→ **Aim**:
Produce word for word the lines of the data below running from the one that has "upper_casing();" to the one that has "import math", inclusive, and no others.

→ **Provided data**:
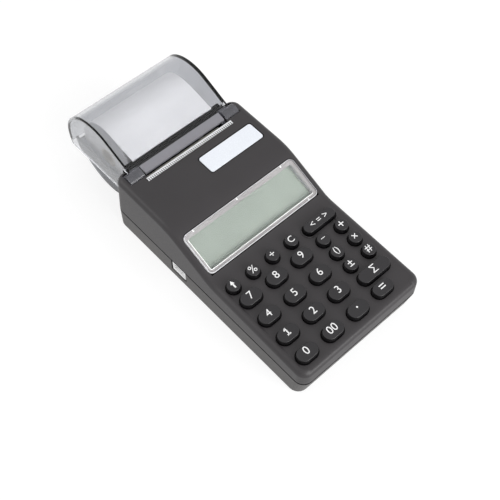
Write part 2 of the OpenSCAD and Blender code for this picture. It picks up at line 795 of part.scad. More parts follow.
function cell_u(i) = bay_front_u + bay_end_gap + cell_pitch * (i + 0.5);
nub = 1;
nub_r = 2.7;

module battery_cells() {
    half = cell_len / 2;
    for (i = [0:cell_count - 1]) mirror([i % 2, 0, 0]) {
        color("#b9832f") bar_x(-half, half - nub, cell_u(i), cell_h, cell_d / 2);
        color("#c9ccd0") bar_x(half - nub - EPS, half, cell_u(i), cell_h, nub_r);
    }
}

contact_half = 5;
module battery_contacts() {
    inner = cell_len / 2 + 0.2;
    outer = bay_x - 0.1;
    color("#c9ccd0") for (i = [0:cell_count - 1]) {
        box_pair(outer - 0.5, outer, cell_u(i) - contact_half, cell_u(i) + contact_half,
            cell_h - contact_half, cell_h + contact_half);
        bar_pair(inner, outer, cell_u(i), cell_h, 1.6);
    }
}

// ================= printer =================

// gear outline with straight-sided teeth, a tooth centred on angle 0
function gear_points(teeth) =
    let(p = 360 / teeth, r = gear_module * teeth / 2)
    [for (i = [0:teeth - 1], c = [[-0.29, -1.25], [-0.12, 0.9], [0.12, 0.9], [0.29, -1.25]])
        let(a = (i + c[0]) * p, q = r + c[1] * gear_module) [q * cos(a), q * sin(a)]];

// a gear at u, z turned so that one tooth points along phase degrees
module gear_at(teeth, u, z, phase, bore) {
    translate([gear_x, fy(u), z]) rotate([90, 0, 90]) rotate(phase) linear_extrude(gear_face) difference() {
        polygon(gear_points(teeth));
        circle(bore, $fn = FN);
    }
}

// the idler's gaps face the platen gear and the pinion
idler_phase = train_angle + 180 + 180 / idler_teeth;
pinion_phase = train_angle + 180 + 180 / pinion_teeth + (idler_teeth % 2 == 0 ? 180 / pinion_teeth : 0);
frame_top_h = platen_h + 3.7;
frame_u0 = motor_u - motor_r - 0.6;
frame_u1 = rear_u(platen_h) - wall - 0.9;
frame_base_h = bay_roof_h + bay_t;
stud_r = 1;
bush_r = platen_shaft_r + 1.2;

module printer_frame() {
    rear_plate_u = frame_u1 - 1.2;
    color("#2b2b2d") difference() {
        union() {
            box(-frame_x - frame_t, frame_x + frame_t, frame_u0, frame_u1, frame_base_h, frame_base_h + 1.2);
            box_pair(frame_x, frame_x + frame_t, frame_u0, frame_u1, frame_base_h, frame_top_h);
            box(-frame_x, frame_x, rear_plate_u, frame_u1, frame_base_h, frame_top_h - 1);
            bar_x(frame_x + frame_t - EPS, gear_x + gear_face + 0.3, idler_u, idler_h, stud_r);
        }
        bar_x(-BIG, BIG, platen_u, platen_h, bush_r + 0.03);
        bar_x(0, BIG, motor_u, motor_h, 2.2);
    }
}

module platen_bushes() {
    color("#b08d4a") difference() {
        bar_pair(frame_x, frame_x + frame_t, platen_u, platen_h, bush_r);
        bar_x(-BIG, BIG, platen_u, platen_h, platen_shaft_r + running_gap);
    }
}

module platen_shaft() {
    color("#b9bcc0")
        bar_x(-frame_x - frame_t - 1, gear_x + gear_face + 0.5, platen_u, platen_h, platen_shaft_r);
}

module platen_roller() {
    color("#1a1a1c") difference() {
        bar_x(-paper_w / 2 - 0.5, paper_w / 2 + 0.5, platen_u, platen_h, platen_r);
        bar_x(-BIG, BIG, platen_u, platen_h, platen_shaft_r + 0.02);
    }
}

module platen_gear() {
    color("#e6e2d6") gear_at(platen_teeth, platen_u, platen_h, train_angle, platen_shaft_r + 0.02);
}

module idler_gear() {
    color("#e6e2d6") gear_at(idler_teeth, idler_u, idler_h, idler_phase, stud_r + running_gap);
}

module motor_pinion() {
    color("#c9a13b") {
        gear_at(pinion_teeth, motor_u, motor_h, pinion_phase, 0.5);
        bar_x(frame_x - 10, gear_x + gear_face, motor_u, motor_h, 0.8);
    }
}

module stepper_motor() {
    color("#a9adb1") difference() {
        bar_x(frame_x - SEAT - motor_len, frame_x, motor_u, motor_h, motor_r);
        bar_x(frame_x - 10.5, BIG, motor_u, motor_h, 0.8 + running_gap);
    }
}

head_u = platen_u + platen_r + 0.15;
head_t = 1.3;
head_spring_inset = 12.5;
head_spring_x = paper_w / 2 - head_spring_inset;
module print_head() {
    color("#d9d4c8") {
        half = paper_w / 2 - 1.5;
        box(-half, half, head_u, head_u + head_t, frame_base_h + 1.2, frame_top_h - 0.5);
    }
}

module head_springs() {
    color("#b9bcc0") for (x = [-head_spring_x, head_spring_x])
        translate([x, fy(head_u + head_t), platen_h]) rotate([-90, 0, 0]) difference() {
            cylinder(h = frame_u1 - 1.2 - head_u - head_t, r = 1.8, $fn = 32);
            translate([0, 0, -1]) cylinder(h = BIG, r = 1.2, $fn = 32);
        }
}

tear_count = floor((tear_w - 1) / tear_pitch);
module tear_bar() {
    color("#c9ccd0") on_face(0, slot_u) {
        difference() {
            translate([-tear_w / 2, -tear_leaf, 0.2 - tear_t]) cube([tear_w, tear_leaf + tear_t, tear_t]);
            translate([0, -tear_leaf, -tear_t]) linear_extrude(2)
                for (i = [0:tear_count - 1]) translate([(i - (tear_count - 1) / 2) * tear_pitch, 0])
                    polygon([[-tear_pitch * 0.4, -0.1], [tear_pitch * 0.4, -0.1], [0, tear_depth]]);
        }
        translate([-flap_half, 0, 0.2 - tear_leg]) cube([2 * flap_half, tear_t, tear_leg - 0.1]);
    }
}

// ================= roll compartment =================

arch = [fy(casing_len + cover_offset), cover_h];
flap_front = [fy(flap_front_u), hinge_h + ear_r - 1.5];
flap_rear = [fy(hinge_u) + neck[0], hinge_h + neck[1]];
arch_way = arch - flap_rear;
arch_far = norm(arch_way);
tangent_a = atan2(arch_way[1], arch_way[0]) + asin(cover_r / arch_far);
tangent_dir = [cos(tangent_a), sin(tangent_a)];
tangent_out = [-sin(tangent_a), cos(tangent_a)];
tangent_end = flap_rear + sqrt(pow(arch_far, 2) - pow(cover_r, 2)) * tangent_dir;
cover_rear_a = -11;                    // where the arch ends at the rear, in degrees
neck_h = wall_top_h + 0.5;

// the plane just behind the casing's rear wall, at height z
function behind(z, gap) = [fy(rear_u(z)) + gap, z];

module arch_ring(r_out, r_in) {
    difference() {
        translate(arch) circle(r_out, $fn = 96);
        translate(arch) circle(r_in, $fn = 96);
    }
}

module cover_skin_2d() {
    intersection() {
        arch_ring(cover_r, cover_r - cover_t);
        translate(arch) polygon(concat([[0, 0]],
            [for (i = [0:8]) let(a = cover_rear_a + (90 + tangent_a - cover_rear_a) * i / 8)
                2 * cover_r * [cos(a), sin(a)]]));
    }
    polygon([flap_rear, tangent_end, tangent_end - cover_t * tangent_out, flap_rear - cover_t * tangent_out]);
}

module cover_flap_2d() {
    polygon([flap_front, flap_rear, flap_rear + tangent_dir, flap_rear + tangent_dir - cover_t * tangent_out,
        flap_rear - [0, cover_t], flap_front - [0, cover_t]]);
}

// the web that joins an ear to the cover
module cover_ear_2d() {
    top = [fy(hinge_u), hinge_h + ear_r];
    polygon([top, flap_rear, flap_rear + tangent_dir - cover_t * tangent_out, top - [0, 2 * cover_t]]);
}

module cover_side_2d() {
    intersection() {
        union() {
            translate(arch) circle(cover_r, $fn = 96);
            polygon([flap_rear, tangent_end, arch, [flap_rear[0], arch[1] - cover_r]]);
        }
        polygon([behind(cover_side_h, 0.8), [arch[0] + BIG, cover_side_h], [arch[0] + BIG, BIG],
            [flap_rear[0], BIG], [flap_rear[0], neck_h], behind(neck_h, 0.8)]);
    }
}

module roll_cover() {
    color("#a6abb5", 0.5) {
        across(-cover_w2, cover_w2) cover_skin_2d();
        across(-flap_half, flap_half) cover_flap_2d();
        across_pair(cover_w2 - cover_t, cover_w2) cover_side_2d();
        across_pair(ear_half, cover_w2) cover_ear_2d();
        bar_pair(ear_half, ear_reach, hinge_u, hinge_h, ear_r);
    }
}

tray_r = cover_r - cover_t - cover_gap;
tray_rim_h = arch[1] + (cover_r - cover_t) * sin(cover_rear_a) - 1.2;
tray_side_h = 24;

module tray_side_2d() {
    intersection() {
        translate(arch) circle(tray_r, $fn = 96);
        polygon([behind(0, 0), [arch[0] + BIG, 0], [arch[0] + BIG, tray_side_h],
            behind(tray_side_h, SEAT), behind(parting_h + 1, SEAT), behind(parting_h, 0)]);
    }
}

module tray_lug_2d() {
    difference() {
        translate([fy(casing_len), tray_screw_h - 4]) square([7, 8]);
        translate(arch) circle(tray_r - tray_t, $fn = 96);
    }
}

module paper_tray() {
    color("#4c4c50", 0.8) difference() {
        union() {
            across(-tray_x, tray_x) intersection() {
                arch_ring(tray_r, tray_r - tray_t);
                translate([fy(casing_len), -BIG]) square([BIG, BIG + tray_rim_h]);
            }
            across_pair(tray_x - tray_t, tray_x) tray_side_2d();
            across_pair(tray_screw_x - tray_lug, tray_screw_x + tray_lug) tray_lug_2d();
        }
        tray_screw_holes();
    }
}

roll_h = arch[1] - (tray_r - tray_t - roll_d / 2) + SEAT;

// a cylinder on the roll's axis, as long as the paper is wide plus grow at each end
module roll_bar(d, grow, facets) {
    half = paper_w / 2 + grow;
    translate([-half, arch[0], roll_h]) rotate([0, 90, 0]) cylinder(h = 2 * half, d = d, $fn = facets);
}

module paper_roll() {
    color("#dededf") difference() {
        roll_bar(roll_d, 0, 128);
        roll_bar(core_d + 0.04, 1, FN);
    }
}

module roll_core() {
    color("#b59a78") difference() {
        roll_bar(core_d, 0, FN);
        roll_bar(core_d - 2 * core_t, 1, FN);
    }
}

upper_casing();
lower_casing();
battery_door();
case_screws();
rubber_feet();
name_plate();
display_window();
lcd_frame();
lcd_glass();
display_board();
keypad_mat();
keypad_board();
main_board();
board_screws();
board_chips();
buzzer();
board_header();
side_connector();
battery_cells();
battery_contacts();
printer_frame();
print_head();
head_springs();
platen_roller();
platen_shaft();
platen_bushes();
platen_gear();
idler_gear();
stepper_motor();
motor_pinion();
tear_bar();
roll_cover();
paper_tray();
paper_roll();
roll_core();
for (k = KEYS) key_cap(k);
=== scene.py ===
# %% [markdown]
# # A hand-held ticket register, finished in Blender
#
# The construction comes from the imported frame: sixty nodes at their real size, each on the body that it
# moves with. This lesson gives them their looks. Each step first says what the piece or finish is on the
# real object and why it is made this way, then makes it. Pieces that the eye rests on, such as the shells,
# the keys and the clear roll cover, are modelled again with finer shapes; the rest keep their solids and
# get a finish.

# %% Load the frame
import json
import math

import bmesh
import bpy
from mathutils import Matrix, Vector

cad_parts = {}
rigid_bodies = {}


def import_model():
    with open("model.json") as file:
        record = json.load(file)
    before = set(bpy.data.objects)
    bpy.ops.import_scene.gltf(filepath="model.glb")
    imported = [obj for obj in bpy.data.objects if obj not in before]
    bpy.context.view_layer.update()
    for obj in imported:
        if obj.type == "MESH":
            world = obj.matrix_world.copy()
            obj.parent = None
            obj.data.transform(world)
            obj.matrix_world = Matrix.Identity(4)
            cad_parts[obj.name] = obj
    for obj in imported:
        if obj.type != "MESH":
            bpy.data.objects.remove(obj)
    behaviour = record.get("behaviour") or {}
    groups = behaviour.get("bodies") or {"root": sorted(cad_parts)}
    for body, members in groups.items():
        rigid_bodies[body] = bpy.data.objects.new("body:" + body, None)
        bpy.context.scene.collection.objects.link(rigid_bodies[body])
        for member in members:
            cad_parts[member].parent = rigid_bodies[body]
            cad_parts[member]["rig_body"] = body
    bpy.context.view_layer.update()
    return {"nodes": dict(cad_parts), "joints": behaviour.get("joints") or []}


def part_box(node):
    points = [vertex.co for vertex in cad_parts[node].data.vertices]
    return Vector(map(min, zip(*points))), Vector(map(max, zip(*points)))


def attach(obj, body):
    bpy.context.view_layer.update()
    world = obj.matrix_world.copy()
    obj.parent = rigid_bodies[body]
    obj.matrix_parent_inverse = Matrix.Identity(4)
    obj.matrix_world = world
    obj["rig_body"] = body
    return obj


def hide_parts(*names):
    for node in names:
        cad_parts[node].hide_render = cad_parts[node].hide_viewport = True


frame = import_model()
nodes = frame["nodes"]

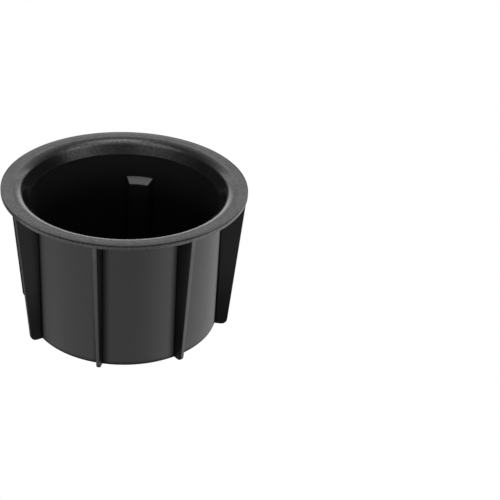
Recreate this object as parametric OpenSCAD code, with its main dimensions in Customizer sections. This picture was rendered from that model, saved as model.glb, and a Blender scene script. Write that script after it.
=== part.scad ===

→ **Correct result**:
upper_casing();
lower_casing();
battery_door();
case_screws();
rubber_feet();
name_plate();
display_window();
lcd_frame();
lcd_glass();
display_board();
keypad_mat();
keypad_board();
main_board();
board_screws();
board_chips();
buzzer();
board_header();
side_connector();
battery_cells();
battery_contacts();
printer_frame();
print_head();
head_springs();
platen_roller();
platen_shaft();
platen_bushes();
platen_gear();
idler_gear();
stepper_motor();
motor_pinion();
tear_bar();
roll_cover();
paper_tray();
paper_roll();
roll_core();
for (k = KEYS) key_cap(k);
=== scene.py ===
# %% [markdown]
# # A hand-held ticket register, finished in Blender
#
# The construction comes from the imported frame: sixty nodes at their real size, each on the body that it
# moves with. This lesson gives them their looks. Each step first says what the piece or finish is on the
# real object and why it is made this way, then makes it. Pieces that the eye rests on, such as the shells,
# the keys and the clear roll cover, are modelled again with finer shapes; the rest keep their solids and
# get a finish.

# %% Load the frame
import json
import math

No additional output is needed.